To that end, many of the scene transitions are abrupt or awkward cuts instead of smoother fade-ins, fade-outs, or dissolves, the latter three of which seemed to have virtually disappeared from mainstream cinema at this point. This doesn’t help the film’s pacing given its considerable length, and sometimes feel as inappropriate as the excessive quips characters interject when you’d expect them to be pummeling each other. Much of the tarmac sequence summarizes these tonal and editing clashes, as does Spider-Man’s entire unnecessary guest appearance.
Still, it’s hard to get too down on the Russo Bros.’ sitcom-style dialogue or a random interjection of fan-service when the overarching story and characters themselves are so strong, and given how satisfying the numerous action scenes are. The Russos appear to have learned from Joss Whedon’s mistakes in Age of Ultron and corrected course, keeping their focus firmly on Steve Rogers and, to a lesser extent, Tony Stark and Black Panther, while also allowing screenwriters Christopher Markus and Stephen McFeely to build an organic, cohesive, contained narrative around their character drama.
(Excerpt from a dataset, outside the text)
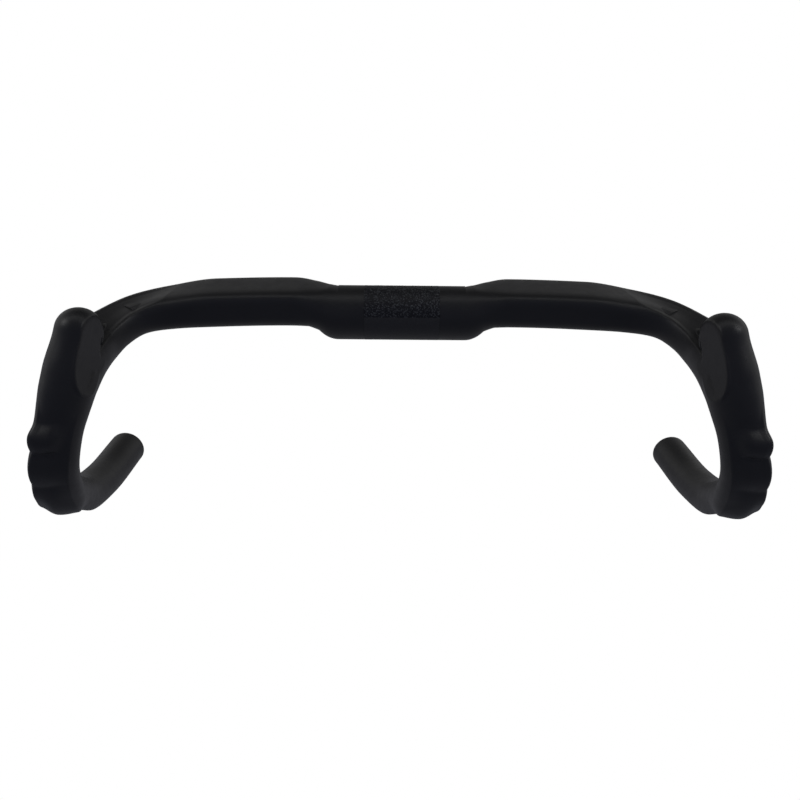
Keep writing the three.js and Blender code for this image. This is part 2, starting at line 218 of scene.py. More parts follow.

SUMMARY & RECOMMENDATION: Though its direction is less taught and stylized than The Winter Soldier’s, Civil War remains one of the most entertaining pictures in the Marvel Cinematic Universe. Its action sequences are varied and intense, sporting handheld CQC camerawork that would make Paul Greengrass proud and superpower one-upmanship that should make X-Men fans jealous. The cast is talented and balanced to near perfection. This second Captain America sequel is fast, fun, and full of heart.
— However… the film remains overly long, blandly edited at times, and over reliant on exposition. Some of the quips are either distracting or inappropriate, regardless of the Marvel label. As fun as they are, Spider-Man and Ant Man didn’t need to be in this movie, and the airport sequence doesn’t mesh tonally with the rest of the story.
? Longing. Rusted. Seventeen. Daybreak. Furnace. Nine. Benign. Homecoming. One. Freight car.